At the end of 2020, when my work actually started to pick up again, I decided to stop all of my unneccessary, emotional spending, and instead focus on investing and saving money.
I work two jobs, and one of my jobs comes with housing, so my monthly expenses are basically non-existent. That means I can save a lot of money – which is great because I would like to buy a house in the next 2 to 3 years (and being self-employed, this will be difficult no matter what, so a large deposit will help!).
Cancel all email subscriptions
Subscription emails from stores make you buy things you don’t really need. The last two months, every time I received one, I immediately unsubscribed (trying very hard not to look at the deals they were trying to promote).
Set up an emergency fund
This one is important – just in case anything happens. I have about 4 to 5 months of living expenses (including rent that I don’t currently pay) in here.
Set yourself some goals
Now that you have that emergency fund, we can start talking about other savings.
We all know it’s important to put money in a savings account. But that doesn’t make it easy. Knowing all that money is just sitting there, unused, can be frustrating, especially when you run out of money by the end of the month. That’s why it’s important to set yourself some goals. What are you saving up for? Do you want to travel, buy a house, or a new car? Knowing that money is going to go towards something you really want, will make it easier to leave it in that savings account, instead of taking it out.
Once I got that emergency fund back to where I wanted it to be, I started my payments to Moneybox again. Moneybox is an investment app where you can open different accounts. I currently have a stocks&shares ISA, a Lifetime ISA and a personal pension.
The Lifetime ISA gives you an extra £1000 from the government if you invest £4000 each tax year. This is a great boost if, like me, you’re saving up to buy. You can only access the money in a Lifetime ISA if you’re purchasing a house for the first time, or after you’ve reached pension age. If you withdraw early, you will lose the 20% government bonus.
A personal pension speaks for itself. Not having an employer, I have to save up for my pension myself.
A stocks&shares ISA gives you more freedom than a LISA, as you can withdraw the money at any time. But you don’t get the bonus. And, as with any investment, you can lose the money that you put in.
Every week, Moneybox automatically takes £50 out of my account and divides it between those three accounts. And every month, when I get paid for my translation work, I add 95% of that money (after taking out taxes) to my LISA as well.

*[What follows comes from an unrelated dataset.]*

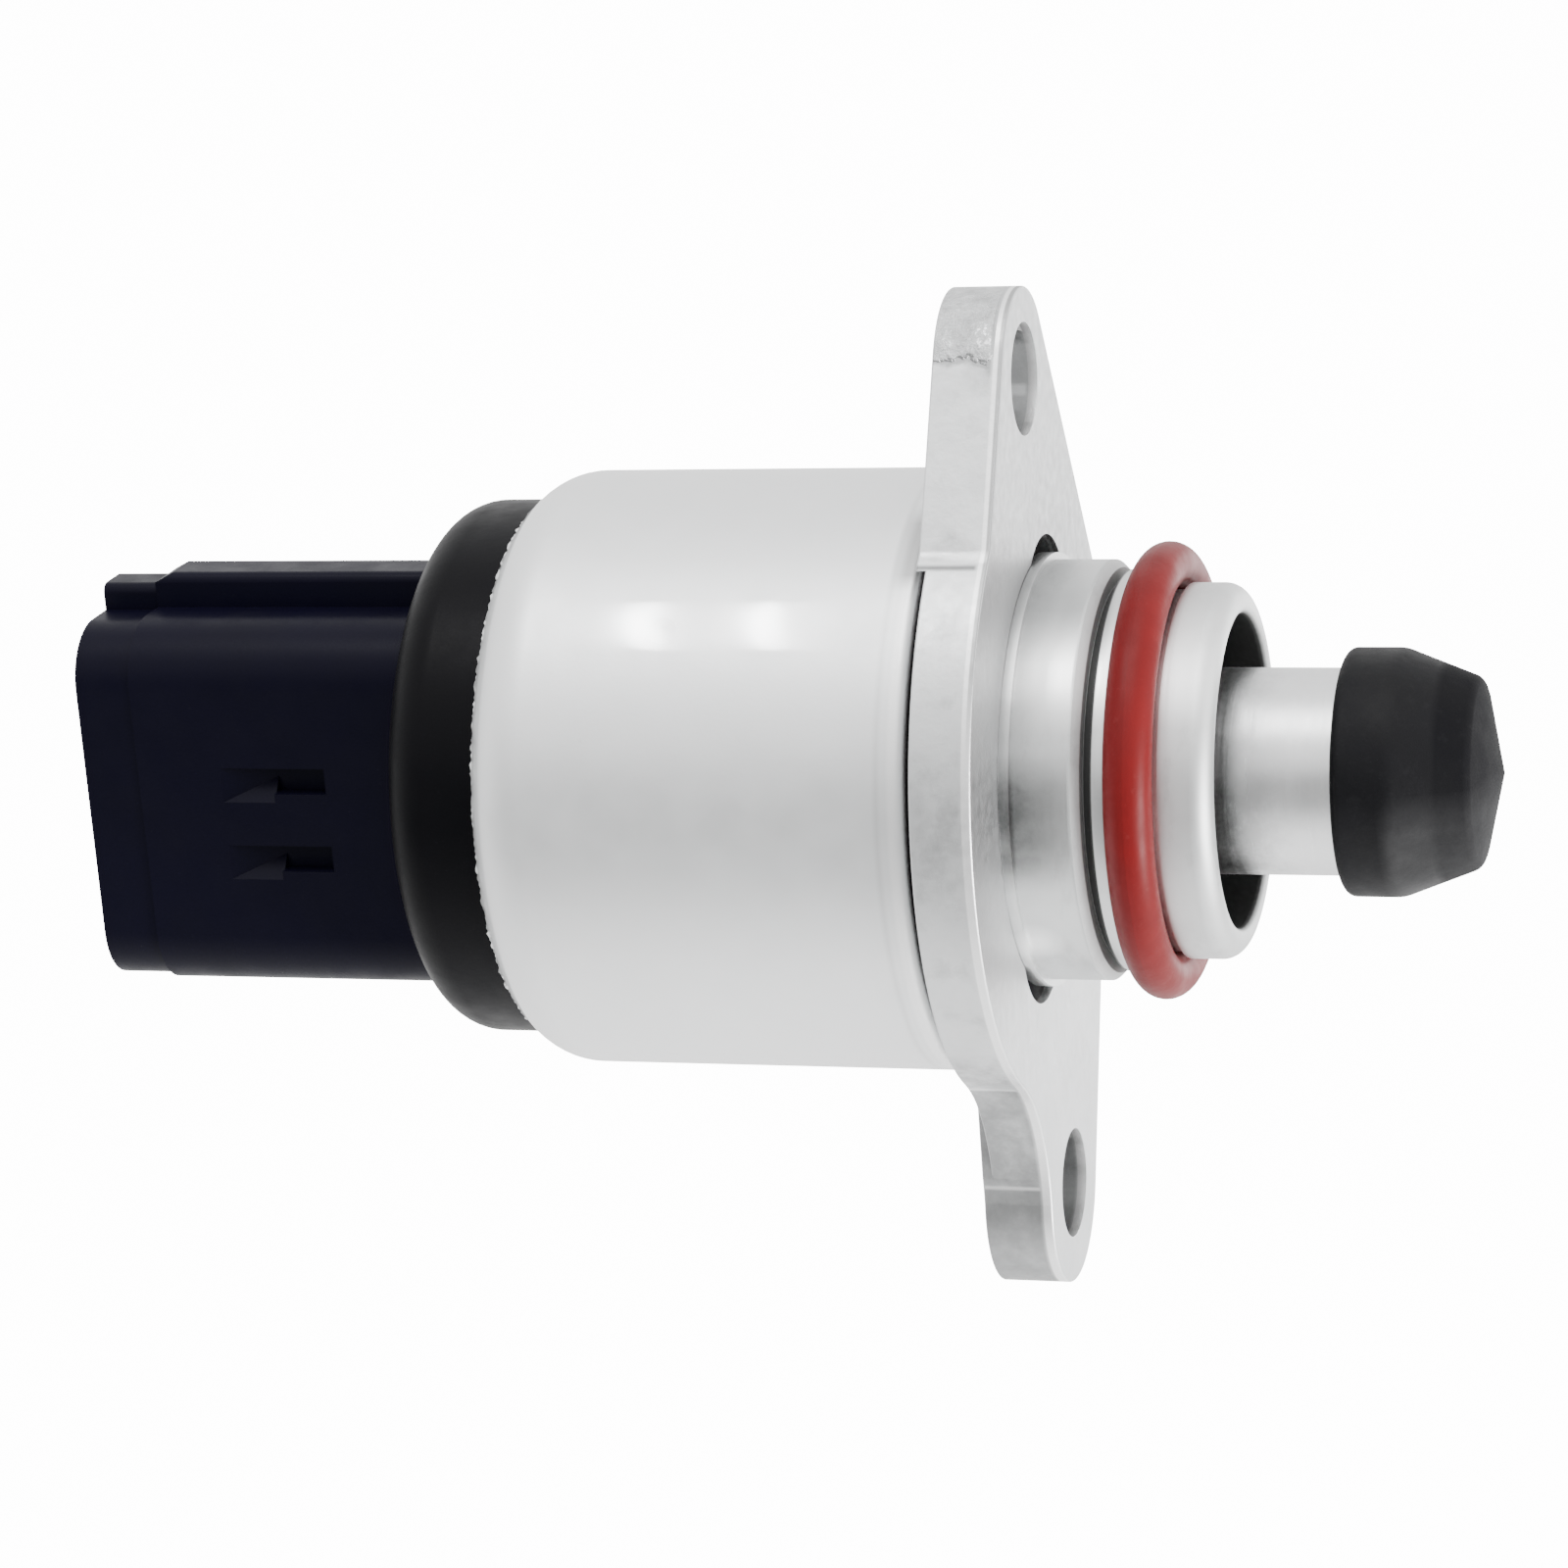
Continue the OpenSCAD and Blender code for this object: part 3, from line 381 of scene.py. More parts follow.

If you sign up to Moneybox with my referral code 3CDUNR you get £5!
This app is a recent download, but I like that it tells me my bank account balance every day. And if there’s enough money in my account, it will take some out and put that in a savings account for me. I also have turned on round-ups, so that the money I spend is rounded up to the nearest pound, and added to my savings. That way, I don’t have to think about it!
And that’s what I’ve done in the last two months to get my finances in order. I keep track of everything in Excel, and update how much money I have in my different accounts once a month.